Entre janeiro e setembro deste ano, de acordo com o Relatório Violência Contra os Povos Indígenas no Brasil, do Cimi, contabilizou 160 casos de invasão a 153 terras indígenas de 19 estados, o que representa o dobro do que foi registrado em 2018.

“O governo Bolsonaro tem sangue indígena em suas mãos, o aumento da violência nos territórios indígenas é reflexo direto de seu discurso de ódio e medidas contra os povos indígenas”

A Articulação dos Povos Indígenas do Brasil (Apib) também responsabilizou o governo federal pela violência na região. “O governo Bolsonaro tem sangue indígena em suas mãos, o aumento da violência nos territórios indígenas é reflexo direto de seu discurso de ódio e medidas contra os povos indígenas do Brasil. Nossas terras estão sendo invadidas, nossas lideranças assassinadas, atacadas e criminalizadas e o Estado Brasileiro está deixando os povos abandonados a todo tipo de sorte com o desmonte em curso das políticas ambientais e indigenistas”, diz em comunicado.

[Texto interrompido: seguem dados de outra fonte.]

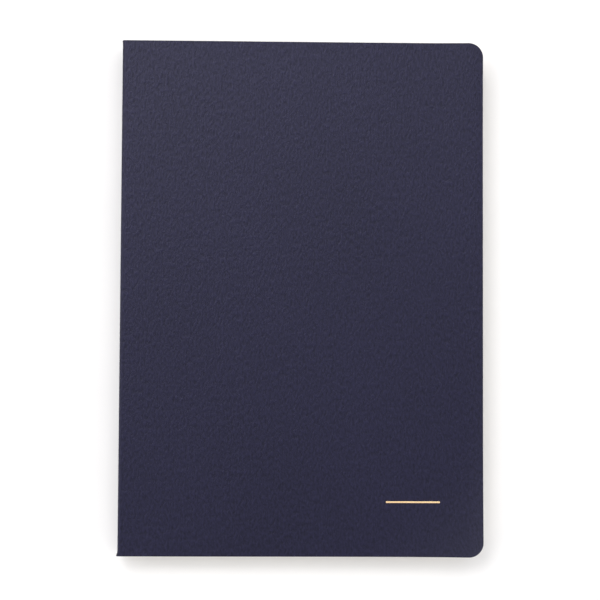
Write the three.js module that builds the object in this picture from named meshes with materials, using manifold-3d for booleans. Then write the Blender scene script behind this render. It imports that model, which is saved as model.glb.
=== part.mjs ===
// Pilot logbook: an A5 portrait softcover book, thread-sewn in twelve signatures.
//
// Frame: millimetres, +Z up, the closed book lying on its back cover. The origin is the
// middle of the back cover's underside. The spine is at -X, the fore edge at +X, the head
// (top edge of a page) at +Y and the tail at -Y.
//
// The cover is one scored sheet on the real book. It is held here as three panels (back,
// spine, front) that meet along the two score lines, because each panel turns on its own.
// The hinge lines run along Y through the outer corners of the spine:
//   back score  (x = -COVER_W / 2, z = 0)
//   front score (x = -COVER_W / 2, z = THICKNESS)

import * as THREE from 'three';
import { mergeVertices } from 'three/addons/utils/BufferGeometryUtils.js';
import Module from 'manifold-3d';

// ---------------------------------------------------------------- driving dimensions

const COVER_W = 148; // A5 width
const COVER_H = 210; // A5 height
const CORNER_R = 6; // rounded corners at the fore edge; the spine corners are square
const COVER_T = 0.5; // laminated cover stock
const GAP = 0.02; // air between sheets that lie on each other

const PAGE_INSET = 0.3; // trimmed block set back from the cover on its three open edges
const ENDPAPER_T = 0.14;
const LEAF_T = 0.115;
const LEAVES = 8; // leaves in a signature: four folded sheets, sixteen pages
const SLIT = 0.02; // the opening at the middle of a signature
const SIGNATURES = 12;
const SIGNATURE_T = LEAVES * LEAF_T + SLIT;

// layers behind the folds, counted inwards from the spine's outer face
const SPINE_GLUE_T = 0.12;
const LINER_T = 0.1;
const MULL_T = 0.12;
const LAYER_GAP = 0.03;

const THREAD = 0.22; // linen sewing thread
const POCKET = 0.28; // room for the thread in the fold
const HOLE_L = 0.6; // sewing hole, along the spine
const STITCH_Y = [-85, -59, -49, -23, -13, 13, 23, 49, 59, 85]; // sewing holes, tail to head
const KETTLE_Y = 97; // kettle stitches, head and tail

const FOIL_L = 22; // foil-stamped line on the front cover
const FOIL_W = 0.7;
const FOIL_T = 0.03;
const FOIL_X = 45.5;
const FOIL_Y = -82.95;
const DEBOSS = 0.06; // depth of the stamped groove

// ---------------------------------------------------------------- derived positions

const X0 = -COVER_W / 2;
const X1 = COVER_W / 2;
const Y1 = COVER_H / 2;
const PAGE_X1 = X1 - PAGE_INSET;
const PAGE_Y1 = Y1 - PAGE_INSET;

const GLUE_X0 = X0 + COVER_T + LAYER_GAP;
const LINER_X0 = GLUE_X0 + SPINE_GLUE_T + LAYER_GAP;
const MULL_X0 = LINER_X0 + LINER_T + LAYER_GAP;
const THREAD_X0 = MULL_X0 + MULL_T + LAYER_GAP;
const FOLD_X0 = THREAD_X0 + THREAD + LAYER_GAP; // outside of every fold
const POCKET_X0 = FOLD_X0 + (LEAVES / 2) * LEAF_T; // inside of the innermost fold

const BACK_PASTEDOWN_Z = COVER_T + GAP;
const BACK_FLYLEAF_Z = BACK_PASTEDOWN_Z + ENDPAPER_T + GAP;
const BLOCK_Z = BACK_FLYLEAF_Z + ENDPAPER_T + GAP;
const PITCH = SIGNATURE_T + GAP;
const FRONT_FLYLEAF_Z = BLOCK_Z + SIGNATURES * PITCH;
const FRONT_PASTEDOWN_Z = FRONT_FLYLEAF_Z + ENDPAPER_T + GAP;
const FRONT_COVER_Z = FRONT_PASTEDOWN_Z + ENDPAPER_T + GAP;
const THICKNESS = FRONT_COVER_Z + COVER_T;
const SPINE_Z0 = COVER_T + LAYER_GAP;
const SPINE_H = THICKNESS - 2 * SPINE_Z0;

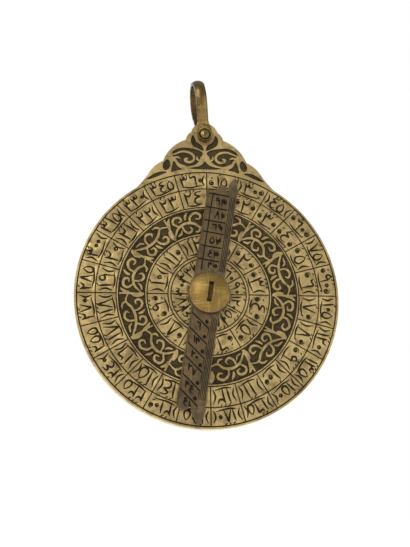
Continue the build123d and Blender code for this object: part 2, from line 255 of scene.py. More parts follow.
def face_loops(node: str, side: Side) -> list[np.ndarray]:
    """The borders of a CAD piece's outermost flat face, from above.

    Args:
        node: The piece's name.
        side: The side whose face is wanted.

    Returns:
        One array of points for each border, with the metal on its left.
    """
    solid = bmesh.new()
    solid.from_mesh(frame["nodes"][node].data)
    bmesh.ops.remove_doubles(solid, verts=solid.verts, dist=1e-7)
    level = max(v.co.y * side.value for v in solid.verts)
    flat = {f for f in solid.faces if all(abs(v.co.y * side.value - level) < 2e-6 for v in f.verts)}
    follows = {}
    for face in flat:
        for corner in face.loops:
            if sum(f in flat for f in corner.edge.link_faces) == 1:
                follows[corner.vert] = corner.link_loop_next.vert
    loops = []
    while follows:
        vert = next(iter(follows))
        loop = []
        while vert in follows:
            loop.append((vert.co.x / MM - PIVOT[0], vert.co.z / MM - PIVOT[1]))
            vert = follows.pop(vert)
        loops.append(np.array(loop if side is Side.FRONT else loop[::-1]))
    solid.free()
    return loops


class Draft:
    """The lines that a sheet is triangulated along."""

    def __init__(self) -> None:
        """Starts with no lines."""
        self.points: list[np.ndarray] = []
        self.edges: list[np.ndarray] = []
        self.count = 0

    def add(self, points: np.ndarray, closed: bool = False) -> None:
        """Adds one line.

        Args:
            points: Its points.
            closed: Whether it runs back to its start.
        """
        number = len(points)
        start = np.arange(number if closed else number - 1)
        self.points.append(np.asarray(points, float))
        self.edges.append(np.c_[start, (start + 1) % number] + self.count)
        self.count += number

    def triangles(self) -> tuple[np.ndarray, np.ndarray]:
        """Triangulates the plane inside the lines' hull.

        Returns:
            The points, and three point numbers for each triangle.
        """
        points = [Vector(p) for p in np.vstack(self.points)]
        edges = [tuple(int(i) for i in e) for e in np.vstack(self.edges)]
        made = delaunay_2d_cdt(points, edges, [], 0, 1e-5, False)
        return np.array([tuple(v) for v in made[0]]), np.array(made[2])


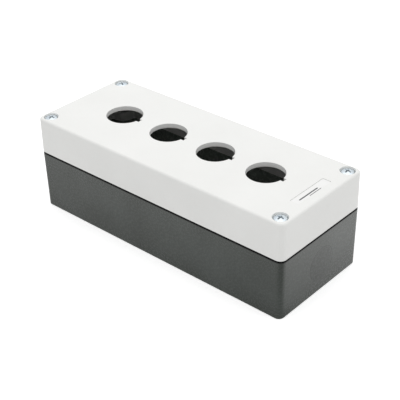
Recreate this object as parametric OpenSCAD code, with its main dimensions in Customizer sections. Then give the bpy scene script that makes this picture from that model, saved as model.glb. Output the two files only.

Essa realidade, segundo a entidade, vem sendo denunciada por oito líderes indígenas da Apib que estão em uma “intensa jornada pela Europa para denunciar a grave crise de direitos humanos que os povos indígenas do Brasil enfrentam sob o presidente Jair Bolsonaro”. A campanha Sangue Indígena: Nenhuma Gota a Mais pede às autoridades e aos líderes empresariais da Europa que respondam à crescente violência e devastação ambiental na Amazônia e em todo o país.

Sonia Guajajara, coordenadora executiva da Apib e liderança do Povo Guajajara, declarou que o Território Indígena Araribóia está em luto e que já faz tempo que eles vêm denunciando a situação de ausência do poder público na proteção dos territórios indígenas, assim como a invasão do território Araribóia para a exploração ilegal de madeira e a luta dos guardiões para protegê-lo. “Não queremos mais ser estatística, queremos providências do Poder Público, dos órgãos que estão cada vez mais sucateados exatamente para não fazerem a proteção dos povos que estão pagando com a própria vida por fazer o trabalho que é responsabilidade do Estado. Exigimos justiça urgente”.